Your goal » Each line below should be reproduced without any alteration.

Raw data »
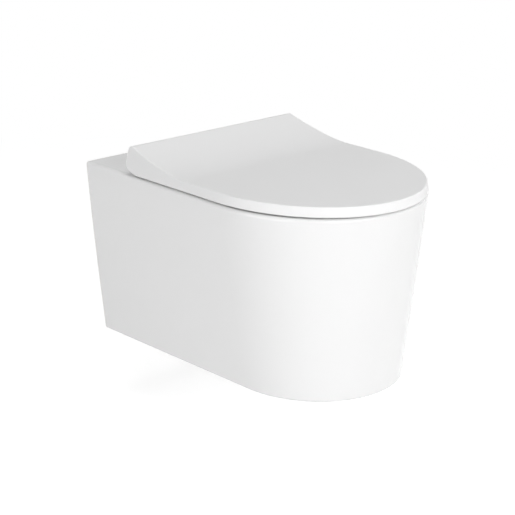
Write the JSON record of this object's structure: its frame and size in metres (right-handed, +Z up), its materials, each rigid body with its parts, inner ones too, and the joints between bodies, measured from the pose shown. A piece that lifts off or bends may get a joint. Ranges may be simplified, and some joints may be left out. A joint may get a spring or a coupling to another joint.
{
  "type": "wall hung toilet",
  "caption": "White wall hung toilet: tapered one-piece china pan with hidden wall anchors, seat ring and wrap-over lid on soft-close hinges.",
  "frame": {"origin": "midway between the two wall studs, on the face that meets the wall, 80 mm under the rim", "axes": "+Z up, +Y into the wall, +X to the right of someone who faces the wall"},
  "size_m": [0.3672, 0.4996, 0.3394],
  "materials": {
    "vitreous_china": "white gloss glaze",
    "moulded_duroplast": "white satin moulded thermoset",
    "stainless_steel": "turned and satin polished",
    "zinc_plated_steel": "bright zinc plating",
    "chrome_button": "polished chrome plating",
    "soft_rubber": "matt pale rubber",
    "acetal": "white moulded acetal"
  },
  "bodies": {
    "pan": {"pan_deck": "vitreous_china", "pan_nose": "vitreous_china", "pan_side_left": "vitreous_china", "pan_side_right": "vitreous_china", "pan_floor": "vitreous_china", "pan_back": "vitreous_china", "bowl_left": "vitreous_china", "bowl_right": "vitreous_china", "bowl_rear": "vitreous_china", "bowl_lower": "vitreous_china", "trap_riser": "vitreous_china", "trap_outlet": "vitreous_china", "flush_inlet": "vitreous_china", "flush_channel": "vitreous_china", "stud_washers": "zinc_plated_steel", "stud_nuts": "zinc_plated_steel", "clamp_washers": "acetal", "clamp_bolts": "stainless_steel", "wall_anchor_left": "zinc_plated_steel", "hinge_gasket_left": "soft_rubber", "hinge_plate_left": "stainless_steel", "hinge_stud_left": "stainless_steel", "hinge_post_left": "stainless_steel", "hinge_pin_left": "stainless_steel", "wall_anchor_right": "zinc_plated_steel", "hinge_gasket_right": "soft_rubber", "hinge_plate_right": "stainless_steel", "hinge_stud_right": "stainless_steel", "hinge_post_right": "stainless_steel", "hinge_pin_right": "stainless_steel"},
    "seat": {"seat_ring": "moulded_duroplast", "seat_damper": "acetal", "seat_bush": "acetal", "seat_buffer_front_left": "soft_rubber", "seat_buffer_front_right": "soft_rubber", "seat_buffer_rear_left": "soft_rubber", "seat_buffer_rear_right": "soft_rubber"},
    "lid": {"lid": "moulded_duroplast", "lid_damper": "acetal", "lid_bush": "acetal", "lid_buffer_left": "soft_rubber", "lid_buffer_right": "soft_rubber"},
    "button_left": {"release_button_left": "chrome_button"},
    "button_right": {"release_button_right": "chrome_button"}
  },
  "joints": [
    {"name": "seat_hinge", "type": "hinge", "parent": "pan", "child": "seat", "pos_m": [0, -0.092, 0.108], "axis": [-1, 0, 0], "range_deg": [0, 95]},
    {"name": "lid_hinge", "type": "hinge", "parent": "seat", "child": "lid", "pos_m": [0, -0.092, 0.108], "axis": [-1, 0, 0], "range_deg": [0, 95]},
    {"name": "left_release", "type": "slide", "parent": "pan", "child": "button_left", "axis": [0, 1, 0], "range_m": [0, 0.0025], "stiffness_N_per_m": 400, "springref_m": -0.003},
    {"name": "right_release", "type": "slide", "parent": "pan", "child": "button_right", "axis": [0, 1, 0], "range_m": [0, 0.0025], "stiffness_N_per_m": 400, "springref_m": -0.003}
  ]
}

Result for this exercise »
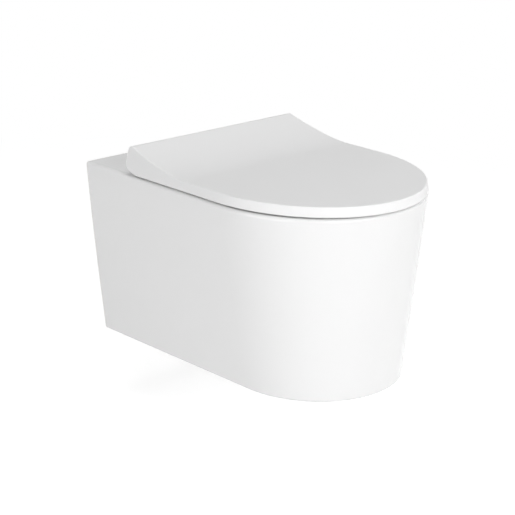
Write the JSON record of this object's structure: its frame and size in metres (right-handed, +Z up), its materials, each rigid body with its parts, inner ones too, and the joints between bodies, measured from the pose shown. A piece that lifts off or bends may get a joint. Ranges may be simplified, and some joints may be left out. A joint may get a spring or a coupling to another joint.
{
  "type": "wall hung toilet",
  "caption": "White wall hung toilet: tapered one-piece china pan with hidden wall anchors, seat ring and wrap-over lid on soft-close hinges.",
  "frame": {"origin": "midway between the two wall studs, on the face that meets the wall, 80 mm under the rim", "axes": "+Z up, +Y into the wall, +X to the right of someone who faces the wall"},
  "size_m": [0.3672, 0.4996, 0.3394],
  "materials": {
    "vitreous_china": "white gloss glaze",
    "moulded_duroplast": "white satin moulded thermoset",
    "stainless_steel": "turned and satin polished",
    "zinc_plated_steel": "bright zinc plating",
    "chrome_button": "polished chrome plating",
    "soft_rubber": "matt pale rubber",
    "acetal": "white moulded acetal"
  },
  "bodies": {
    "pan": {"pan_deck": "vitreous_china", "pan_nose": "vitreous_china", "pan_side_left": "vitreous_china", "pan_side_right": "vitreous_china", "pan_floor": "vitreous_china", "pan_back": "vitreous_china", "bowl_left": "vitreous_china", "bowl_right": "vitreous_china", "bowl_rear": "vitreous_china", "bowl_lower": "vitreous_china", "trap_riser": "vitreous_china", "trap_outlet": "vitreous_china", "flush_inlet": "vitreous_china", "flush_channel": "vitreous_china", "stud_washers": "zinc_plated_steel", "stud_nuts": "zinc_plated_steel", "clamp_washers": "acetal", "clamp_bolts": "stainless_steel", "wall_anchor_left": "zinc_plated_steel", "hinge_gasket_left": "soft_rubber", "hinge_plate_left": "stainless_steel", "hinge_stud_left": "stainless_steel", "hinge_post_left": "stainless_steel", "hinge_pin_left": "stainless_steel", "wall_anchor_right": "zinc_plated_steel", "hinge_gasket_right": "soft_rubber", "hinge_plate_right": "stainless_steel", "hinge_stud_right": "stainless_steel", "hinge_post_right": "stainless_steel", "hinge_pin_right": "stainless_steel"},
    "seat": {"seat_ring": "moulded_duroplast", "seat_damper": "acetal", "seat_bush": "acetal", "seat_buffer_front_left": "soft_rubber", "seat_buffer_front_right": "soft_rubber", "seat_buffer_rear_left": "soft_rubber", "seat_buffer_rear_right": "soft_rubber"},
    "lid": {"lid": "moulded_duroplast", "lid_damper": "acetal", "lid_bush": "acetal", "lid_buffer_left": "soft_rubber", "lid_buffer_right": "soft_rubber"},
    "button_left": {"release_button_left": "chrome_button"},
    "button_right": {"release_button_right": "chrome_button"}
  },
  "joints": [
    {"name": "seat_hinge", "type": "hinge", "parent": "pan", "child": "seat", "pos_m": [0, -0.092, 0.108], "axis": [-1, 0, 0], "range_deg": [0, 95]},
    {"name": "lid_hinge", "type": "hinge", "parent": "seat", "child": "lid", "pos_m": [0, -0.092, 0.108], "axis": [-1, 0, 0], "range_deg": [0, 95]},
    {"name": "left_release", "type": "slide", "parent": "pan", "child": "button_left", "axis": [0, 1, 0], "range_m": [0, 0.0025], "stiffness_N_per_m": 400, "springref_m": -0.003},
    {"name": "right_release", "type": "slide", "parent": "pan", "child": "button_right", "axis": [0, 1, 0], "range_m": [0, 0.0025], "stiffness_N_per_m": 400, "springref_m": -0.003}
  ]
}